Data extract:
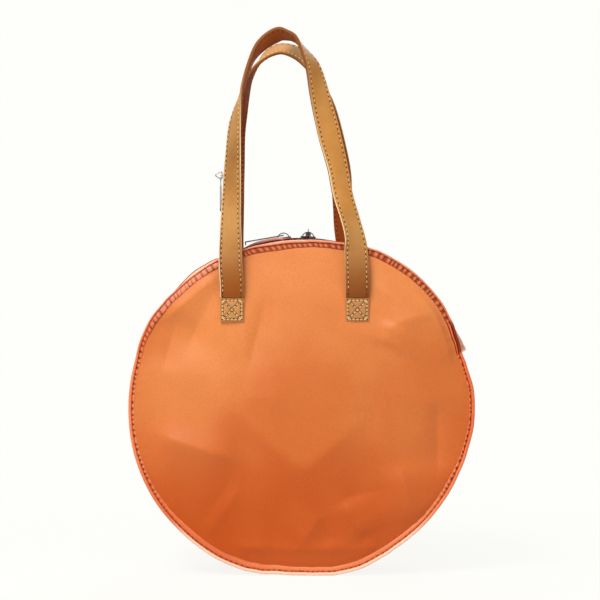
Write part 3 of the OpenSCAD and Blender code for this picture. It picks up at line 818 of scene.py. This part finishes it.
def strap_layer(name, strap, upper):
    """The outer layer of a strap, or its underside."""
    total = strap_length(strap)
    half = STRAP_W / 2
    around = 36 if upper else 24

    def section(v):
        """Place across the strap and height over its middle, once round the layer and closed."""
        k = v * (around + 1)
        k = 0 if k > around + 0.5 else k / around * 2
        if k < 1:
            w = -math.cos(math.pi * k) * half
            edge = half - abs(w)
            round_off = 0.3 * (1 - min(edge / (1.2 * MM), 1)) ** 2
            seam = 0.45 * MM * bell(edge - EDGE_IN, 0.8 * MM)
            swell = 0.3 * MM * smooth(EDGE_IN, half, edge)
            return w, STRAP_LAYER_T * (1 - round_off) - seam + swell
        return math.cos(math.pi * (k - 1)) * half, 0.0

    def place(u, v):
        w, n = section(v)
        return strap_surface(strap, total * u, w, n if upper else -n)

    def raw(u, v):
        """The raw edge, the layer's inner face and the front strap's rubbed left edge."""
        w, n = section(v)
        if n == 0 or half - abs(w) < 0.02 * MM:
            return 1.0
        left_leg = smooth(300 * MM, 200 * MM, total * u) * (strap == "front" and upper)
        return 0.75 * left_leg * smooth(1.7 * MM, 1.0 * MM, half - w)

    def across(u, v):
        w, n = section(v)
        return abs(w) if n > 0 else 0.0

    def tone(u, v):
        """Half the painted brightness, so that lit places can be paler than the dye: painted light and
        shade on the front strap's legs and a painted shadow on the rear strap's top.
        """
        if not upper:
            return 0.5
        p = strap_surface(strap, total * u, 0, 0)
        if strap == "rear":
            at_top = smooth(540 * MM, 560 * MM, p.z)
            # Painted shadow of the front strap on the rear strap's top
            dark = smooth(-22 * MM, -8 * MM, p.x) * smooth(8 * MM, 0, p.x) * at_top
            return 0.5 - 0.24 * dark
        return leg_shading(p.x, p.z) / 2

    def groove(u, v):
        """Painted shade in the deep edge groove low on the front handle's left leg."""
        w, n = section(v)
        from_line = abs(half - 2.1 * MM - w)
        low_leg = smooth(88 * MM, 60 * MM, total * u) * (strap == "front" and upper and n > 0)
        return low_leg * smooth(1.0 * MM, 0.6 * MM, from_line)

    piece = laid_grid(name, 330, around + 1, place, raw=raw, tone=tone, groove=groove,
                      along=lambda u, v: total * u, across=across)
    close_tube(piece)
    return piece


# Stitches of the bag's own seams, of the straps and of the squares: length, thickness and rise
SEAM_STITCH = (2.6 * MM, 0.7 * MM, 0.3 * MM)
STRAP_STITCH = (2.9 * MM, 0.8 * MM, 0.36 * MM)
BOX_STITCH = (3.3 * MM, 1.35 * MM, 0.7 * MM)


def stitch_row(name, spots, length, thick, rise):
    """Stitches on a line: each is a short thread that dips in at both ends."""
    bpy.ops.object.select_all(action="DESELECT")
    bpy.ops.mesh.primitive_cylinder_add(
        vertices=6, radius=thick / 2, depth=length, end_fill_type="TRIFAN")
    one = bpy.context.object
    for cut in (0.3, -0.3):
        edit(one, bpy.ops.mesh.bisect, plane_co=(0, 0, length * cut), plane_no=(0, 0, 1))
    for v in one.data.vertices:
        t = v.co.z / (length / 2)
        v.co.x += rise * (1 - t * t)
        v.co.y *= 1 - 0.3 * t * t
    base = [v.co.copy() for v in one.data.vertices]
    faces = [tuple(p.vertices) for p in one.data.polygons]
    bpy.data.objects.remove(one)
    points, polys = [], []
    for at, run, out in spots:
        run = run.normalized()
        out = (out - run * run.dot(out)).normalized()
        beside = run.cross(out)
        first = len(points)
        points += [at + out * c.x + beside * c.y + run * c.z for c in base]
        polys += [tuple(first + i for i in f) for f in faces]
    mesh = bpy.data.meshes.new(name)
    mesh.from_pydata(points, [], polys)
    mesh.validate()
    piece = bpy.data.objects.new(name, mesh)
    bpy.context.scene.collection.objects.link(piece)
    edit(piece, bpy.ops.mesh.normals_make_consistent, inside=False)
    return piece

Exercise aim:
Repeat the data exactly. Leave nothing out.

Task solution:
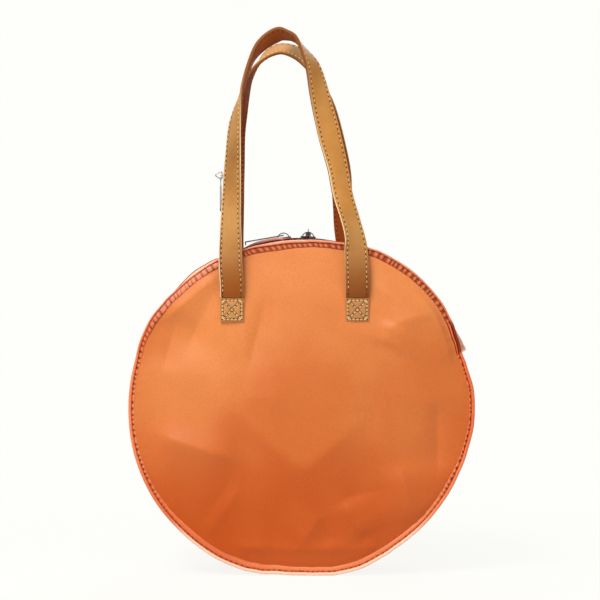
Write part 3 of the OpenSCAD and Blender code for this picture. It picks up at line 818 of scene.py. This part finishes it.
def strap_layer(name, strap, upper):
    """The outer layer of a strap, or its underside."""
    total = strap_length(strap)
    half = STRAP_W / 2
    around = 36 if upper else 24

    def section(v):
        """Place across the strap and height over its middle, once round the layer and closed."""
        k = v * (around + 1)
        k = 0 if k > around + 0.5 else k / around * 2
        if k < 1:
            w = -math.cos(math.pi * k) * half
            edge = half - abs(w)
            round_off = 0.3 * (1 - min(edge / (1.2 * MM), 1)) ** 2
            seam = 0.45 * MM * bell(edge - EDGE_IN, 0.8 * MM)
            swell = 0.3 * MM * smooth(EDGE_IN, half, edge)
            return w, STRAP_LAYER_T * (1 - round_off) - seam + swell
        return math.cos(math.pi * (k - 1)) * half, 0.0

    def place(u, v):
        w, n = section(v)
        return strap_surface(strap, total * u, w, n if upper else -n)

    def raw(u, v):
        """The raw edge, the layer's inner face and the front strap's rubbed left edge."""
        w, n = section(v)
        if n == 0 or half - abs(w) < 0.02 * MM:
            return 1.0
        left_leg = smooth(300 * MM, 200 * MM, total * u) * (strap == "front" and upper)
        return 0.75 * left_leg * smooth(1.7 * MM, 1.0 * MM, half - w)

    def across(u, v):
        w, n = section(v)
        return abs(w) if n > 0 else 0.0

    def tone(u, v):
        """Half the painted brightness, so that lit places can be paler than the dye: painted light and
        shade on the front strap's legs and a painted shadow on the rear strap's top.
        """
        if not upper:
            return 0.5
        p = strap_surface(strap, total * u, 0, 0)
        if strap == "rear":
            at_top = smooth(540 * MM, 560 * MM, p.z)
            # Painted shadow of the front strap on the rear strap's top
            dark = smooth(-22 * MM, -8 * MM, p.x) * smooth(8 * MM, 0, p.x) * at_top
            return 0.5 - 0.24 * dark
        return leg_shading(p.x, p.z) / 2

    def groove(u, v):
        """Painted shade in the deep edge groove low on the front handle's left leg."""
        w, n = section(v)
        from_line = abs(half - 2.1 * MM - w)
        low_leg = smooth(88 * MM, 60 * MM, total * u) * (strap == "front" and upper and n > 0)
        return low_leg * smooth(1.0 * MM, 0.6 * MM, from_line)

    piece = laid_grid(name, 330, around + 1, place, raw=raw, tone=tone, groove=groove,
                      along=lambda u, v: total * u, across=across)
    close_tube(piece)
    return piece


# Stitches of the bag's own seams, of the straps and of the squares: length, thickness and rise
SEAM_STITCH = (2.6 * MM, 0.7 * MM, 0.3 * MM)
STRAP_STITCH = (2.9 * MM, 0.8 * MM, 0.36 * MM)
BOX_STITCH = (3.3 * MM, 1.35 * MM, 0.7 * MM)


def stitch_row(name, spots, length, thick, rise):
    """Stitches on a line: each is a short thread that dips in at both ends."""
    bpy.ops.object.select_all(action="DESELECT")
    bpy.ops.mesh.primitive_cylinder_add(
        vertices=6, radius=thick / 2, depth=length, end_fill_type="TRIFAN")
    one = bpy.context.object
    for cut in (0.3, -0.3):
        edit(one, bpy.ops.mesh.bisect, plane_co=(0, 0, length * cut), plane_no=(0, 0, 1))
    for v in one.data.vertices:
        t = v.co.z / (length / 2)
        v.co.x += rise * (1 - t * t)
        v.co.y *= 1 - 0.3 * t * t
    base = [v.co.copy() for v in one.data.vertices]
    faces = [tuple(p.vertices) for p in one.data.polygons]
    bpy.data.objects.remove(one)
    points, polys = [], []
    for at, run, out in spots:
        run = run.normalized()
        out = (out - run * run.dot(out)).normalized()
        beside = run.cross(out)
        first = len(points)
        points += [at + out * c.x + beside * c.y + run * c.z for c in base]
        polys += [tuple(first + i for i in f) for f in faces]
    mesh = bpy.data.meshes.new(name)
    mesh.from_pydata(points, [], polys)
    mesh.validate()
    piece = bpy.data.objects.new(name, mesh)
    bpy.context.scene.collection.objects.link(piece)
    edit(piece, bpy.ops.mesh.normals_make_consistent, inside=False)
    return piece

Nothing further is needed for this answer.